一、简介
在上一节中,我们介绍了如何利用kubemark工具来模拟一个有许多个节点(比如5000个)的大规模k8s集群的场景。有了这个大规模集群之后,
我们要如何开展测试工作。这里我们需要用到clusteload2.
注意: 旧版本的k8s 性能测试脚本 即e2e测试脚本 在k8s源代码中,执行方法相对简单。大概方法如下:
make WHAT="test/e2e/e2e.test"
./e2e.test --kube-master=192.168.0.16 --host=https://192.168.0.16:6443 --ginkgo.focus="\[Performance\]" --provider=local --kubeconfig=kubemark.kubeconfig --num-nodes=10 --v=3 --ginkgo.failFast --e2e-output-dir=. --report-dir=.
编译clusterload2
从github上拉取perf-test项目,其中包含clusterloader2。将perf-tests源码克隆到$GOPATH/src/k8s.io/perf-tests目录下。

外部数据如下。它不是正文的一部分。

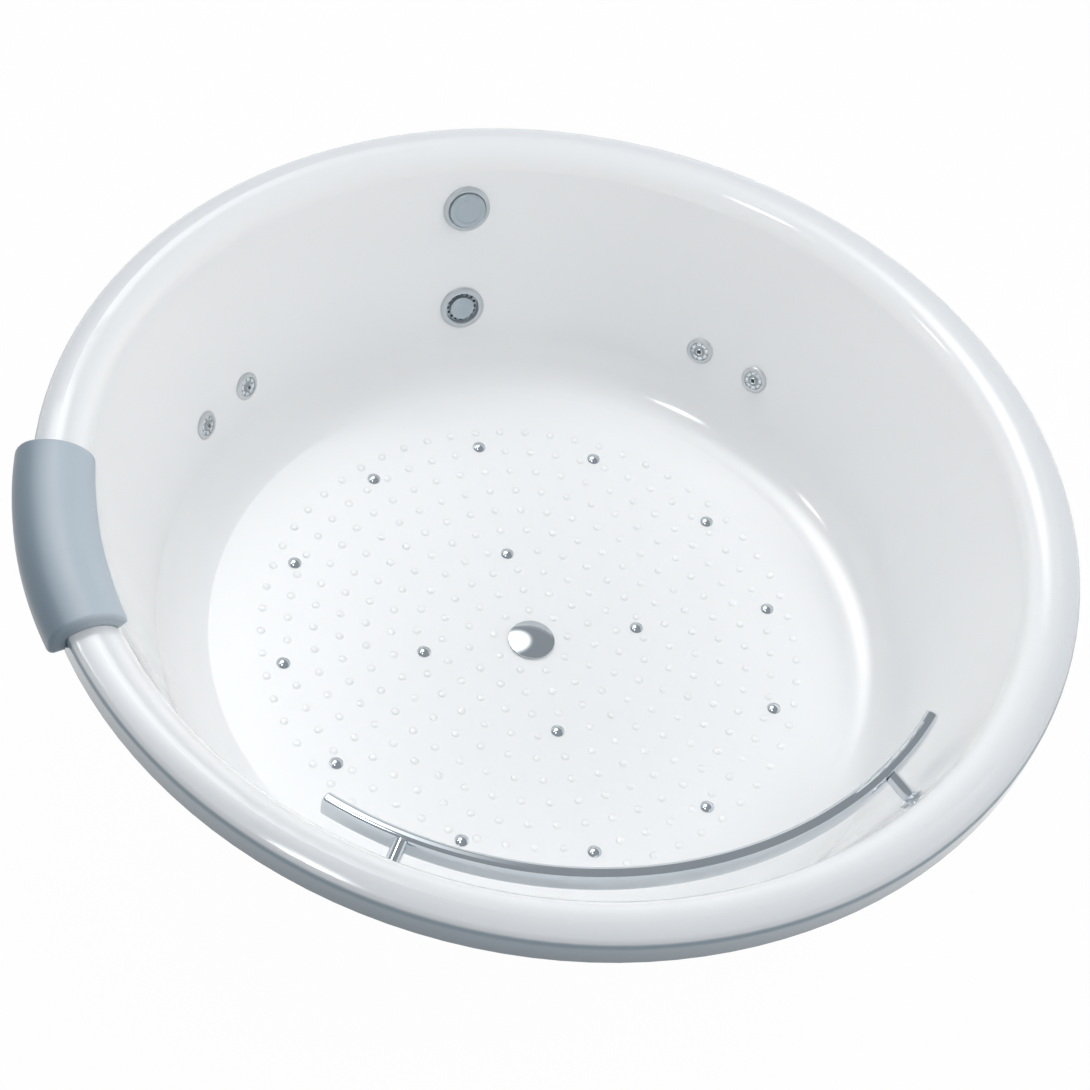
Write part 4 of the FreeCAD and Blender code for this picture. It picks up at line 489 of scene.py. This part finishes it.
def on_rim(run):
    """Radius, height and outward direction at a distance along the rim from the pad's inner edge."""
    for number, length in enumerate(stretches):
        if run <= length or number == len(stretches) - 1:
            break
        run -= length
    if number == 0:
        turn = math.pi / 2 + HEADREST_WRAP - run / ROLL_RADIUS
        centre, radius = (CREST_RADIUS, CREST_HEIGHT - ROLL_RADIUS), ROLL_RADIUS
    elif number == 1:
        turn = math.pi / 2 - run / TOP_RADIUS
        centre, radius = (CREST_RADIUS, CREST_HEIGHT - TOP_RADIUS), TOP_RADIUS
    elif number == 2:
        turn = top_turn - run / CORNER_RADIUS
        centre, radius = (RIM_RADIUS - CORNER_RADIUS, corner_height), CORNER_RADIUS
    else:
        return RIM_RADIUS, corner_height - run, 1.0, 0.0
    out, up = math.cos(turn), math.sin(turn)
    return centre[0] + radius * out, centre[1] + radius * up, out, up


print("the pad covers", round(sum(stretches) * 1000), "mm of the rim's outline")

# %% Headrest
PAD_MIDDLE = math.radians(182.6)
PAD_ANGLE = math.radians(25.2)
PAD_THICKNESS = 0.0185
PAD_SWELL = 0.42
PAD_GAP = 0.0006
PAD_EDGE = 0.0065
PAD_DRAW = 0.10
PAD_ROUND_CORNER = 0.014


def headrest():
    """A flat slab one unit wide and long, rounded, crowned and wrapped over the rim."""
    length = PAD_ANGLE * RIM_RADIUS
    width = sum(stretches)
    build = bmesh.new()
    bmesh.ops.create_cube(build, size=1, matrix=Matrix.Diagonal((length, width, PAD_THICKNESS, 1)))
    upright = [edge for edge in build.edges
               if abs(edge.verts[0].co.z - edge.verts[1].co.z) > PAD_THICKNESS / 2]
    soften(build, upright, PAD_ROUND_CORNER, 6)
    top = [edge for edge in build.edges if min(vertex.co.z for vertex in edge.verts) > PAD_THICKNESS * 0.49]
    rim = [edge for edge in top if any(abs(face.normal.z) < 0.5 for face in edge.link_faces)]
    soften(build, rim, PAD_EDGE, 6)
    under = [edge for edge in build.edges
             if max(vertex.co.z for vertex in edge.verts) < -PAD_THICKNESS * 0.49]
    rim = [edge for edge in under if any(abs(face.normal.z) < 0.5 for face in edge.link_faces)]
    soften(build, rim, PAD_EDGE * 0.35, 3)
    for axis, size, count in ((0, length, 90), (1, width, 44)):
        for number in range(1, count):
            point = [0, 0, 0]
            point[axis] = size * (number / count - 0.5)
            normal = [0, 0, 0]
            normal[axis] = 1
            bmesh.ops.bisect_plane(build, geom=build.verts[:] + build.edges[:] + build.faces[:],
                                   plane_co=point, plane_no=normal, dist=1e-6)
    for vertex in build.verts:
        along, across, up = vertex.co
        share_along, share_across = 2 * along / length, 2 * across / width
        crown = 1 + PAD_SWELL * (share_across + 1) / 2 - PAD_DRAW * (share_along ** 2 + share_across ** 4)
        radius, height, out, rise = on_rim(min(max(across + width / 2, 0), width))
        depth = PAD_GAP + (up / PAD_THICKNESS + 0.5) * PAD_THICKNESS * crown
        turn = PAD_MIDDLE + along / RIM_RADIUS
        radius += out * depth
        vertex.co = (radius * math.cos(turn), radius * math.sin(turn), height + rise * depth)
    return build


# %% Its skin
# Painted shade: the skin is painted darker from the crest out over the outer flank.
FLANK_FROM = CREST_RADIUS - 0.02
FLANK_TO = RIM_RADIUS + 0.03
FLANK_PAINTED_SHADE = (0.13, 0.19, 0.245)


def skinned_foam():
    finish = Finish("skinned_foam", Coat_Weight=0.3, Coat_Roughness=0.3)
    grain = finish.cells(1500, feature="DISTANCE_TO_EDGE")
    fine = finish.noise(2600, detail=2)
    cloud = finish.noise(11, detail=4)
    skin = finish.mix(cloud, (0.46, 0.53, 0.59), (0.42, 0.49, 0.55))
    # Painted shade: darker towards the outer flank.
    flank = finish.away_from((0, 0, 0), (0, 0, 1)).between(FLANK_FROM, FLANK_TO)
    finish.drive(Base_Color=finish.mix(flank, skin, FLANK_PAINTED_SHADE),
                 Roughness=0.36 + 0.1 * cloud, Normal=finish.bump(grain + 0.4 * fine, 0.18, 0.0003))
    return finish.material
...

选择与被测试k8s集群匹配的版本,进入clusterloader2目录,进行编译。
cd $GOPATH/src/k8s.io/perf-tests/clusterloader2
go build -o clusterloader './cmd/'
二、执行测试用例
Clusterloader2主要提供了两个测试用例:
(1)密度测试:该测试用例主要用来测试节点规模和容器规模的性能指标。它的大致思路是:在一个有N个节点的集群中,连续创建30*N个Pod,然后再删除这些Pod,然后跟踪这个过程中,上面的三个SLO是否满足。
(2)负载测试:该测试用例的主要思路是,向K8S进行大量的各种类型的资源创建、删除、LIST以及其他操作,然后跟踪这个过程中,上面的三个SLO是否满足。

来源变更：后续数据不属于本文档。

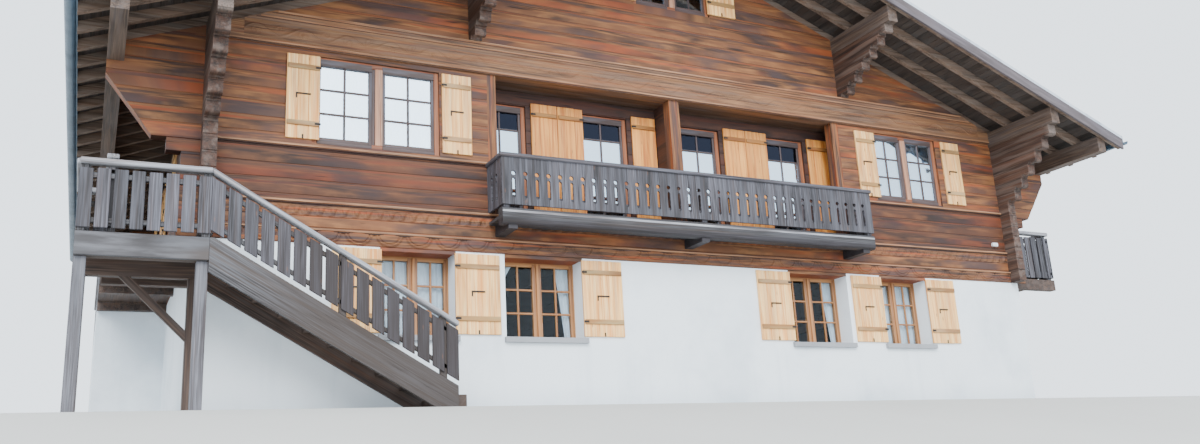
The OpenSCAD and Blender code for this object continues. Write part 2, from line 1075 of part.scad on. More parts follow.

以density 测试策略为例,运行命令前,需要根据测试场景修改测试配置文件中的变量参数,配置文件包括有config.yaml,deployment.yaml。这二个文件在perf-test/clusterloader2/testing/density目录下有。
config 文件可参考以下修改:
# ASSUMPTIONS:
# - Underlying cluster should have 100+ nodes.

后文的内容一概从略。